Proton, il fornitore svizzero di servizi encrypted mail noto per la sua enfasi sulla privacy, si è trovato al centro di un acceso dibattito dopo aver sospeso diversi account associati a Phrack, la storica rivista hacker. La mossa arriva a seguito della pubblicazione di un’inchiesta dettagliata sulle operazioni di cyber-espionaggio della Corea del Nord.
L’articolo di Phrack, intitolato APT Down: The North Korea Files, conteneva un’esposizione approfondita delle attività del gruppo Kimsuky, legato al regime nordcoreano. Il materiale pubblicato includeva codice sorgente, infrastrutture di phishing, backdoor, credenziali violate e appunti operativi, ottenuti—secondo Phrack—da un operatore interno noto come “KIM”.

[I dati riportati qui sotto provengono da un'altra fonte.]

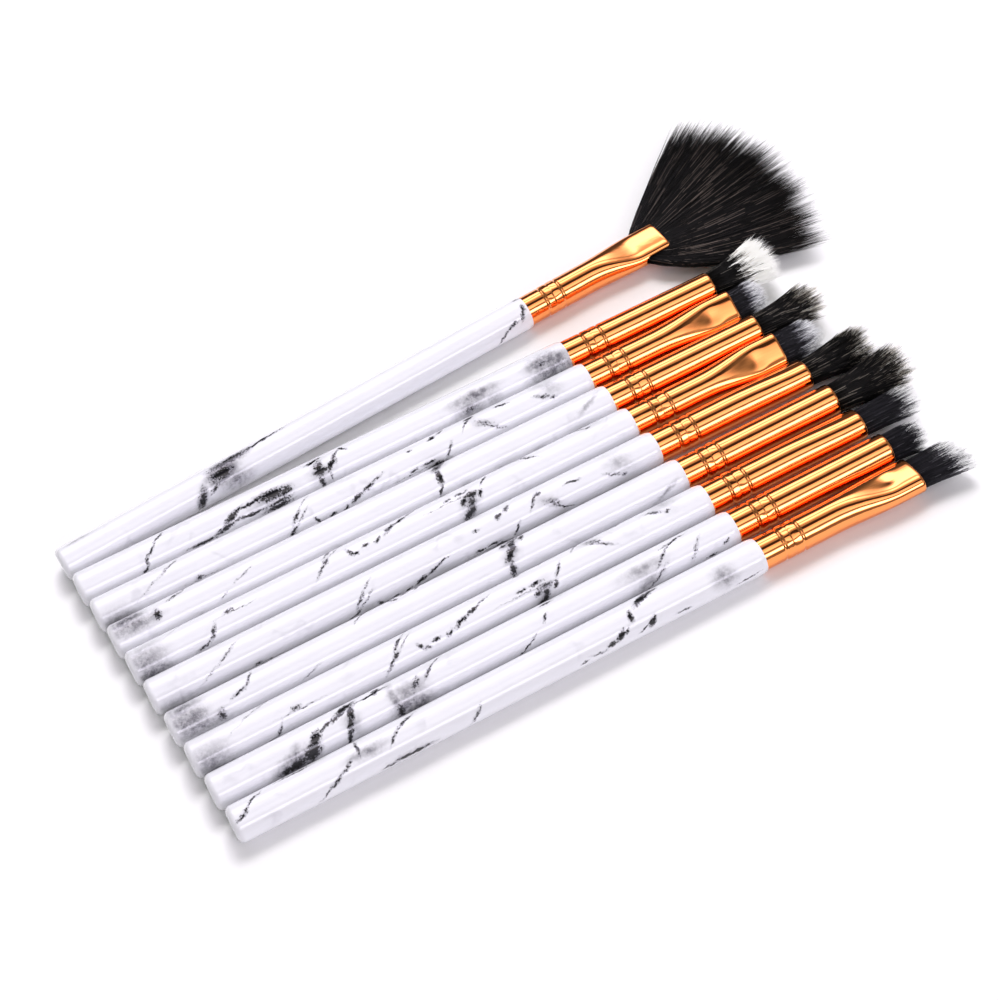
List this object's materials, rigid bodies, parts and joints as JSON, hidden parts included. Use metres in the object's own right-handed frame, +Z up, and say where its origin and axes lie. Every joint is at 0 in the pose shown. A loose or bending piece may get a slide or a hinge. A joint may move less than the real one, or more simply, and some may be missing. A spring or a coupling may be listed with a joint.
{
  "type": "eye makeup brush set",
  "caption": "Row of small make-up brushes with marble-print handles, crimped rose-gold ferrules and soft tufts that bend at the mouth. Each brush lifts off by itself.",
  "frame": {"origin": "on the table, below the middle of the whole set's box", "axes": "+X along the handles towards the hair, +Y across the row towards the fan brush, +Z up from the table"},
  "size_m": [0.1704, 0.1108, 0.0106],
  "materials": {
    "handle_marble": "glossy white marble print under clear lacquer",
    "ferrule_rose_gold": "polished rose-gold anodised",
    "glue_epoxy": "cured epoxy",
    "hair_black": "black synthetic hair",
    "hair_black_white": "black synthetic hair with white tips",
    "hair_slate_white": "dense dark slate synthetic hair with white tips"
  },
  "bodies": {
    "fan_brush": {"fan_handle": "handle_marble", "fan_ferrule": "ferrule_rose_gold", "fan_glue_plug": "glue_epoxy", "fan_hair_root": "hair_black"},
    "fan_hair": {"fan_tuft": "hair_black"},
    "blending_brush": {"blending_handle": "handle_marble", "blending_ferrule": "ferrule_rose_gold", "blending_glue_plug": "glue_epoxy", "blending_hair_root": "hair_black_white"},
    "blending_hair": {"blending_tuft": "hair_black_white"},
    "small_shader_brush": {"small_shader_handle": "handle_marble", "small_shader_ferrule": "ferrule_rose_gold", "small_shader_glue_plug": "glue_epoxy", "small_shader_hair_root": "hair_slate_white"},
    "small_shader_hair": {"small_shader_tuft": "hair_slate_white"},
    "crease_brush": {"crease_handle": "handle_marble", "crease_ferrule": "ferrule_rose_gold", "crease_glue_plug": "glue_epoxy", "crease_hair_root": "hair_black_white"},
    "crease_hair": {"crease_tuft": "hair_black_white"},
    "flat_shader_brush": {"flat_shader_handle": "handle_marble", "flat_shader_ferrule": "ferrule_rose_gold", "flat_shader_glue_plug": "glue_epoxy", "flat_shader_hair_root": "hair_slate_white"},
    "flat_shader_hair": {"flat_shader_tuft": "hair_slate_white"},
    "tapered_brush": {"tapered_handle": "handle_marble", "tapered_ferrule": "ferrule_rose_gold", "tapered_glue_plug": "glue_epoxy", "tapered_hair_root": "hair_black_white"},
    "tapered_hair": {"tapered_tuft": "hair_black_white"},
    "large_fluffy_brush": {"large_fluffy_handle": "handle_marble", "large_fluffy_ferrule": "ferrule_rose_gold", "large_fluffy_glue_plug": "glue_epoxy", "large_fluffy_hair_root": "hair_black_white"},
    "large_fluffy_hair": {"large_fluffy_tuft": "hair_black_white"},
    "definer_brush": {"definer_handle": "handle_marble", "definer_ferrule": "ferrule_rose_gold", "definer_glue_plug": "glue_epoxy", "definer_hair_root": "hair_slate_white"},
    "definer_hair": {"definer_tuft": "hair_slate_white"},
    "smudge_brush": {"smudge_handle": "handle_marble", "smudge_ferrule": "ferrule_rose_gold", "smudge_glue_plug": "glue_epoxy", "smudge_hair_root": "hair_slate_white"},
    "smudge_hair": {"smudge_tuft": "hair_slate_white"},
    "filbert_brush": {"filbert_handle": "handle_marble", "filbert_ferrule": "ferrule_rose_gold", "filbert_glue_plug": "glue_epoxy", "filbert_hair_root": "hair_slate_white"},
    "filbert_hair": {"filbert_tuft": "hair_slate_white"}
  },
  "joints": [
    {"name": "fan_pick_up", "type": "slide", "parent": "filbert_brush", "child": "fan_brush", "axis": [0, 0, 1], "range_m": [0, 0.08]},
    {"name": "blending_pick_up", "type": "slide", "parent": "filbert_brush", "child": "blending_brush", "axis": [0, 0, 1], "range_m": [0, 0.08]},
    {"name": "small_shader_pick_up", "type": "slide", "parent": "filbert_brush", "child": "small_shader_brush", "axis": [0, 0, 1], "range_m": [0, 0.08]},
    {"name": "crease_pick_up", "type": "slide", "parent": "filbert_brush", "child": "crease_brush", "axis": [0, 0, 1], "range_m": [0, 0.08]},
    {"name": "flat_shader_pick_up", "type": "slide", "parent": "filbert_brush", "child": "flat_shader_brush", "axis": [0, 0, 1], "range_m": [0, 0.08]},
    {"name": "tapered_pick_up", "type": "slide", "parent": "filbert_brush", "child": "tapered_brush", "axis": [0, 0, 1], "range_m": [0, 0.08]},
    {"name": "large_fluffy_pick_up", "type": "slide", "parent": "filbert_brush", "child": "large_fluffy_brush", "axis": [0, 0, 1], "range_m": [0, 0.08]},
    {"name": "definer_pick_up", "type": "slide", "parent": "filbert_brush", "child": "definer_brush", "axis": [0, 0, 1], "range_m": [0, 0.08]},
    {"name": "smudge_pick_up", "type": "slide", "parent": "filbert_brush", "child": "smudge_brush", "axis": [0, 0, 1], "range_m": [0, 0.08]},
    {"name": "fan_tuft_flex", "type": "hinge", "parent": "fan_brush", "child": "fan_hair", "pos_m": [0.0548, 0.02843, 0.0035], "axis": [0.075, -0.9972, 0], "range_deg": [0, 30], "stiffness_Nm_per_rad": 0.012},
    {"name": "blending_tuft_flex", "type": "hinge", "parent": "blending_brush", "child": "blending_hair", "pos_m": [0.05796, 0.01051, 0.0035], "axis": [0, -1, 0], "range_deg": [0, 35], "stiffness_Nm_per_rad": 0.003},
    {"name": "small_shader_tuft_flex", "type": "hinge", "parent": "small_shader_brush", "child": "small_shader_hair", "pos_m": [0.05836, 0.00301, 0.0035], "axis": [0, -1, 0], "range_deg": [0, 30], "stiffness_Nm_per_rad": 0.006},
    {"name": "crease_tuft_flex", "type": "hinge", "parent": "crease_brush", "child": "crease_hair", "pos_m": [0.05956, -0.00439, 0.0035], "axis": [0, -1, 0], "range_deg": [0, 35], "stiffness_Nm_per_rad": 0.003},
    {"name": "flat_shader_tuft_flex", "type": "hinge", "parent": "flat_shader_brush", "child": "flat_shader_hair", "pos_m": [0.05993, -0.01169, 0.0035], "axis": [0, -1, 0], "range_deg": [0, 30], "stiffness_Nm_per_rad": 0.006},
    {"name": "tapered_tuft_flex", "type": "hinge", "parent": "tapered_brush", "child": "tapered_hair", "pos_m": [0.06096, -0.01939, 0.0035], "axis": [0, -1, 0], "range_deg": [0, 35], "stiffness_Nm_per_rad": 0.003},
    {"name": "large_fluffy_tuft_flex", "type": "hinge", "parent": "large_fluffy_brush", "child": "large_fluffy_hair", "pos_m": [0.06196, -0.02779, 0.0035], "axis": [0, -1, 0], "range_deg": [0, 35], "stiffness_Nm_per_rad": 0.003},
    {"name": "definer_tuft_flex", "type": "hinge", "parent": "definer_brush", "child": "definer_hair", "pos_m": [0.06259, -0.03549, 0.0035], "axis": [0, -1, 0], "range_deg": [0, 28], "stiffness_Nm_per_rad": 0.008},
    {"name": "smudge_tuft_flex", "type": "hinge", "parent": "smudge_brush", "child": "smudge_hair", "pos_m": [0.06356, -0.04339, 0.0035], "axis": [0, -1, 0], "range_deg": [0, 25], "stiffness_Nm_per_rad": 0.01},
    {"name": "filbert_tuft_flex", "type": "hinge", "parent": "filbert_brush", "child": "filbert_hair", "pos_m": [0.06334, -0.05119, 0.0035], "axis": [0, -1, 0], "range_deg": [0, 30], "stiffness_Nm_per_rad": 0.006}
  ]
}
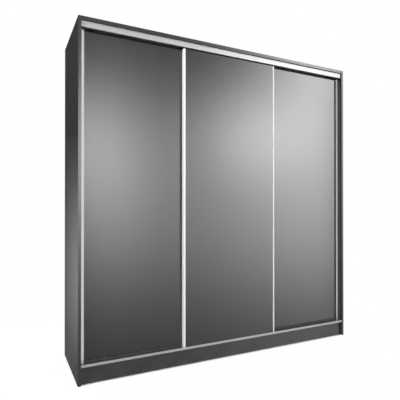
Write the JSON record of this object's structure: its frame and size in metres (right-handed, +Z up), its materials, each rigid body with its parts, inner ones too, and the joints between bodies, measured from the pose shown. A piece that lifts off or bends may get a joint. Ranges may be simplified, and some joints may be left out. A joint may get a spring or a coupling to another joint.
{
  "type": "sliding door wardrobe",
  "caption": "Free-standing wardrobe with full-height sliding doors in slim aluminium edge profiles, rolling on parallel tracks in front of shelves and hanging rails.",
  "frame": {"origin": "on the floor, at the middle of the footprint", "axes": "+Z up; the doors face -Y; +X runs to the right along the doors, seen from the front"},
  "size_m": [2.1, 0.56, 2.16],
  "materials": {
    "graphite_board": "satin melamine board",
    "graphite_gloss": "semi-gloss lacquered board",
    "back_board": "raw hardboard outside, dark melamine on the face inside",
    "aluminium": "satin anodised, brushed lengthwise",
    "chrome": "polished",
    "steel": "zinc plated",
    "black_plastic": "fine matt texture",
    "nylon": "moulded nylon"
  },
  "bodies": {
    "carcass": {"side_panel_left": "graphite_board", "divider_left": "graphite_board", "glide_front_left": "black_plastic", "glide_rear_left": "black_plastic", "side_panel_right": "graphite_board", "divider_right": "graphite_board", "glide_front_right": "black_plastic", "glide_rear_right": "black_plastic", "top_panel": "graphite_board", "bottom_panel": "graphite_board", "plinth_front": "graphite_board", "plinth_rear": "graphite_board", "back_sheet_left": "back_board", "back_sheet_middle": "back_board", "back_sheet_right": "back_board", "shelf_left": "graphite_board", "hanging_rail_left": "chrome", "shelf_right": "graphite_board", "hanging_rail_right": "chrome", "shelf_middle_1": "graphite_board", "shelf_middle_2": "graphite_board", "shelf_middle_3": "graphite_board", "shelf_middle_4": "graphite_board", "shelf_middle_5": "graphite_board", "top_track": "aluminium", "top_fascia": "aluminium", "bottom_track": "aluminium"},
    "door_left": {"door_left_panel": "graphite_gloss", "door_left_stile_left": "aluminium", "door_left_stile_right": "aluminium", "door_left_roller_carriage_left": "black_plastic", "door_left_top_guide_left": "black_plastic", "door_left_roller_carriage_right": "black_plastic", "door_left_top_guide_right": "black_plastic"},
    "door_middle": {"door_middle_panel": "graphite_gloss", "door_middle_stile_left": "aluminium", "door_middle_stile_right": "aluminium", "door_middle_roller_carriage_left": "black_plastic", "door_middle_top_guide_left": "black_plastic", "door_middle_roller_carriage_right": "black_plastic", "door_middle_top_guide_right": "black_plastic"},
    "door_right": {"door_right_panel": "graphite_gloss", "door_right_stile_left": "aluminium", "door_right_stile_right": "aluminium", "door_right_roller_carriage_left": "black_plastic", "door_right_top_guide_left": "black_plastic", "door_right_roller_carriage_right": "black_plastic", "door_right_top_guide_right": "black_plastic"},
    "door_left_wheel_left": {"door_left_wheel_left": "nylon"},
    "door_left_height_screw_left": {"door_left_height_screw_left": "steel"},
    "door_left_wheel_right": {"door_left_wheel_right": "nylon"},
    "door_left_height_screw_right": {"door_left_height_screw_right": "steel"},
    "door_middle_wheel_left": {"door_middle_wheel_left": "nylon"},
    "door_middle_height_screw_left": {"door_middle_height_screw_left": "steel"},
    "door_middle_wheel_right": {"door_middle_wheel_right": "nylon"},
    "door_middle_height_screw_right": {"door_middle_height_screw_right": "steel"},
    "door_right_wheel_left": {"door_right_wheel_left": "nylon"},
    "door_right_height_screw_left": {"door_right_height_screw_left": "steel"},
    "door_right_wheel_right": {"door_right_wheel_right": "nylon"},
    "door_right_height_screw_right": {"door_right_height_screw_right": "steel"}
  },
  "joints": [
    {"name": "door_left_slide", "type": "slide", "parent": "carcass", "child": "door_left", "axis": [1, 0, 0], "range_m": [0, 0.59]},
    {"name": "door_middle_slide", "type": "slide", "parent": "carcass", "child": "door_middle", "axis": [1, 0, 0], "range_m": [-0.65, 0.67]},
    {"name": "door_right_slide", "type": "slide", "parent": "carcass", "child": "door_right", "axis": [1, 0, 0], "range_m": [-0.59, 0]},
    {"name": "door_left_wheel_left_spin", "type": "hinge", "parent": "door_left", "child": "door_left_wheel_left", "pos_m": [-0.968, -0.217, 0.1241], "axis": [0, 1, 0], "continuous": true},
    {"name": "door_left_height_screw_left_turn", "type": "hinge", "parent": "door_left", "child": "door_left_height_screw_left", "pos_m": [-0.946, -0.217, 0.168], "axis": [0, 0, 1], "range_deg": [-720, 720]},
    {"name": "door_left_wheel_right_spin", "type": "hinge", "parent": "door_left", "child": "door_left_wheel_right", "pos_m": [-0.35867, -0.217, 0.1241], "axis": [0, 1, 0], "continuous": true},
    {"name": "door_left_height_screw_right_turn", "type": "hinge", "parent": "door_left", "child": "door_left_height_screw_right", "pos_m": [-0.38067, -0.217, 0.168], "axis": [0, 0, 1], "range_deg": [-720, 720]},
    {"name": "door_middle_wheel_left_spin", "type": "hinge", "parent": "door_middle", "child": "door_middle_wheel_left", "pos_m": [-0.31467, -0.2505, 0.1241], "axis": [0, 1, 0], "continuous": true},
    {"name": "door_middle_height_screw_left_turn", "type": "hinge", "parent": "door_middle", "child": "door_middle_height_screw_left", "pos_m": [-0.29267, -0.2505, 0.168], "axis": [0, 0, 1], "range_deg": [-720, 720]},
    {"name": "door_middle_wheel_right_spin", "type": "hinge", "parent": "door_middle", "child": "door_middle_wheel_right", "pos_m": [0.29467, -0.2505, 0.1241], "axis": [0, 1, 0], "continuous": true},
    {"name": "door_middle_height_screw_right_turn", "type": "hinge", "parent": "door_middle", "child": "door_middle_height_screw_right", "pos_m": [0.27267, -0.2505, 0.168], "axis": [0, 0, 1], "range_deg": [-720, 720]},
    {"name": "door_right_wheel_left_spin", "type": "hinge", "parent": "door_right", "child": "door_right_wheel_left", "pos_m": [0.35867, -0.217, 0.1241], "axis": [0, 1, 0], "continuous": true},
    {"name": "door_right_height_screw_left_turn", "type": "hinge", "parent": "door_right", "child": "door_right_height_screw_left", "pos_m": [0.38067, -0.217, 0.168], "axis": [0, 0, 1], "range_deg": [-720, 720]},
    {"name": "door_right_wheel_right_spin", "type": "hinge", "parent": "door_right", "child": "door_right_wheel_right", "pos_m": [0.968, -0.217, 0.1241], "axis": [0, 1, 0], "continuous": true},
    {"name": "door_right_height_screw_right_turn", "type": "hinge", "parent": "door_right", "child": "door_right_height_screw_right", "pos_m": [0.946, -0.217, 0.168], "axis": [0, 0, 1], "range_deg": [-720, 720]}
  ],
  "couplings": [
    {"joint": "door_left_wheel_left_spin", "follows": "door_left_slide", "rad_per_m": 83.333},
    {"joint": "door_left_wheel_right_spin", "follows": "door_left_slide", "rad_per_m": 83.333},
    {"joint": "door_middle_wheel_left_spin", "follows": "door_middle_slide", "rad_per_m": 83.333},
    {"joint": "door_middle_wheel_right_spin", "follows": "door_middle_slide", "rad_per_m": 83.333},
    {"joint": "door_right_wheel_left_spin", "follows": "door_right_slide", "rad_per_m": 83.333},
    {"joint": "door_right_wheel_right_spin", "follows": "door_right_slide", "rad_per_m": 83.333}
  ]
}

La controversia nasce dal fatto che gli account Proton sospesi sarebbero stati utilizzati esclusivamente per notificare in modo responsabile le istituzioni sudcoreane colpite dalla violazione, tra cui la Korea Internet & Security Agency (KISA) e il Ministry of Unification. Invece di ricevere un riconoscimento per la disclosure, Phrack si è vista disabilitare gli account il 15 e 16 agosto.
Inizialmente, Proton ha giustificato la sospensione affermando di essere stata allertata da un CERT riguardo a “account utilizzati impropriamente da hacker in violazione dei termini di servizio”. In un secondo momento, Andy Yen, CEO di Proton, ha precisato su X: “L’hacking è contro i ToS perché è illegale in Svizzera. Non importa se si hackera dalla parte ‘giusta’ o ‘sbagliata’”.
Tuttavia, Phrack ha respinto fermamente l’accusa, sottolineando che non è stato condotto alcun hacking attraverso i server di Proton. Gli account sarebbero stati impiegati esclusivamente per comunicazioni da whistleblower. Il gruppo ha anche denunciato l’opacità del processo di appeal: dopo il rigetto iniziale, otto email successive al dipartimento legale di Proton sarebbero rimaste senza risposta.
La situazione sta vedendo serie preoccupazioni e accese discussioni su X, nella comunità infosec e tra i sostenitori della privacy. Molti hanno fatto notare come l’episodio appaia in netto contrasto con i principi di neutralità e protezione delle fonti che Proton dichiara di promuovere. La mancanza di trasparenza nelle procedure di sospensione e ripristino degli account — peraltro riattivati solo dopo il clamore sui social — mette in luce una criticità sistemica nella governance dei servizi che si propongono come paradisi digitali per giornalisti e attivisti.
Phrack ha pubblicamente chiesto a Proton di rendere noto il contenuto della richiesta governativa o del report CERT che ha innescato le sospensioni, nonché di istituire un processo di appello più trasparente. Una richiesta che tocca il cuore del dilemma: come possono i service provider bilanciare la compliance legale con la protezione di chi espone attività illecite di regime oppressivi?
Sempre più spesso, piattaforme che basano il loro marketing sulla resistenza alla censura si trovano a dover mediare tra pressioni governative, termini di servizio e la propria reputazione. La posta in gioco è alta: ogni account sospeso senza adeguate garanzie procedurali mina la fiducia in quegli stessi strumenti che dovrebbero proteggere chi rischia per raccontare la verità.
Finchè venga chiarito quali precise clausole dei ToS siano state violate, il caso evidenziato sull’e-zine Phrack rimane un problema: senza trasparenza e processi robusti, anche i servizi più crittati rischiano di diventare strumenti di opacità invece che di liberazione.